Pablo Cabañas Díaz.
México está inmerso en un intenso debate sobre los métodos, alcances y tendencias de su democracia. Para definir nuestra democracia habría que compararnos con otros ya “democráticos”; ¿pero cómo lo vamos a hacer si la democracia surgida de los procesos de transición hasta hoy ha exhibido un carácter limitado debido a un entorno social caracterizado por la pobreza? La democracia queda debilitada y sin credibilidad, mientras la ciudadanía no perciba cambios reales en sus condiciones de vida. La convocatoria para la democracia en nuestro país es para los no iguales. La característica común de nuestra democracia es que se define por lo que no tiene: ciudadanos.
En México, los actores políticos dominantes hasta el 2018, tomaron la decisión estratégica de desvincular la discusión a propósito de la participación política, la representación, la competencia partidista y las elecciones, de problemas sociales más amplios como la pobreza y la desigualdad. De tal suerte, los procesos de democratización se desarrollaron con base en una noción, si se quiere estrecha, de la democracia, desvinculada de la solución de problemas mucho más profundos y de largo plazo, los cuales, en cambio, quedaron a cargo de las llamadas reformas estructurales: liberalización comercial, privatización, reducción de la participación del estado en la economía, entre otras.
El discurso de la democratización y del cambio institucional fue utilizado de tal manera que el desmantelamiento del Estado y su labor protectora de derechos ocurrieran sin oposición. La representación de la democracia para amplios sectores de la clase política e intelectual, no sólo proyectó una concepción inexacta del cambio, sino que en su lógica no había espacio para una reforma integral de nuestro entramado político institucional. Esta interpretación sostiene que la transición tuvo como ejes las reformas graduales y concertadas en materia de legislación electoral, que a su vez motivaron nuevas y cada vez más profundas transformaciones en el sistema político en su conjunto, conforme fue madurando el pluralismo y la competencia en el país. Esta visión terminó siendo un elogio al gradualismo, es decir, a la transición a cuentagotas.

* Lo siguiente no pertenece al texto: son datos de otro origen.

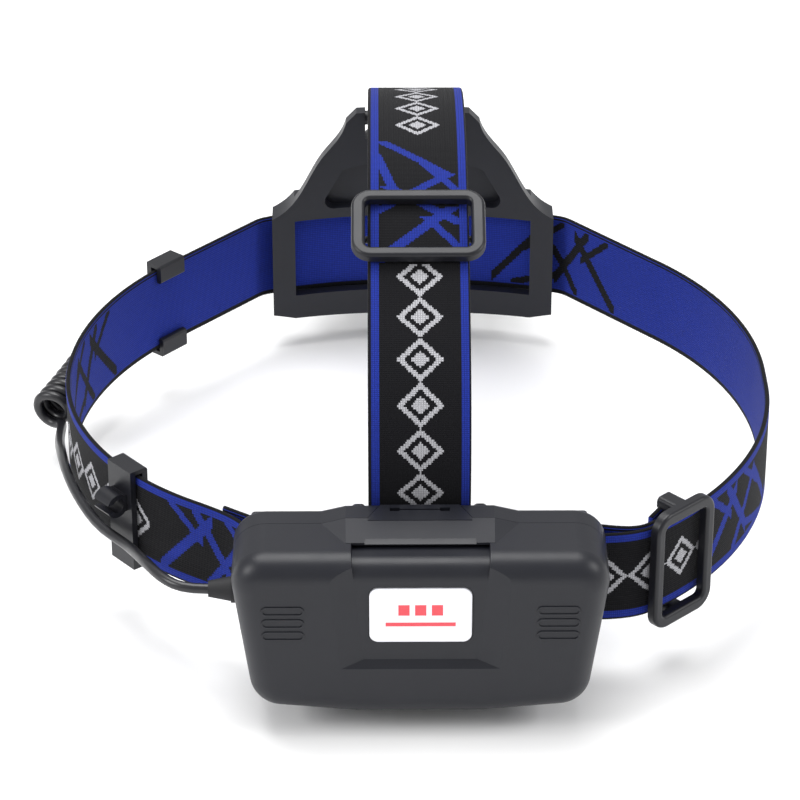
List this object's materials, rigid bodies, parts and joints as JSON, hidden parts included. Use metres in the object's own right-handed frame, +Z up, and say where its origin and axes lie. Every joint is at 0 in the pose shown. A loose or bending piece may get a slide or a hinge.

El foco real del problema radica en que los derechos políticos, civiles y sociales que acreditan a un ciudadano en una democracia consolidada, existen desde que el individuo nace, en ese instante los adquiere y dan forma al régimen, a las instituciones y a la democracia. Pero eso no es posible en México, porque las personas no adquieren esos derechos inmediatamente al nacer debido a que en algunos momentos no existen, y en el mejor de los casos debe organizarse para gestionarlos y obtenerlos. En ese sentido las personas hacen una “apuesta democrática” participan bajo las reglas de la democracia, bajo condiciones que no eligieron pero que si sancionan con su voto. En México, las diferencias sociales siguen siendo en extremo relevantes. Baste señalar, que en su último informe la Comisión Económica para la América Latina(CEPAL), titulado “Repercusiones en América Latina y el Caribe de la guerra en Ucrania: ¿Cómo enfrentar esta nueva crisis?”, el organismo regional de las Naciones Unidas ubica a México como el quinto país más pobre de la región. La población en pobreza se concentra en zonas urbanas. En México hay 2 mil 466 municipios, en 100 de ellos -menos del 5% del total-, viven 22.3 millones de personas en pobreza. La pobreza en México se crea en el sistema laboral ya que el 40% de la población tiene un ingreso por su trabajo menor al costo de la canasta alimentaria desde hace casi 20 años y esto impacta a 49 millones de personas que trabajan de manera formal o informal, para comprar una canasta alimenticia para todos los miembros de su familia. No entender esta realidad nos lleva a no comprender de que hablamos cuando nos referimos a nuestra democracia, y a quienes participan en ella.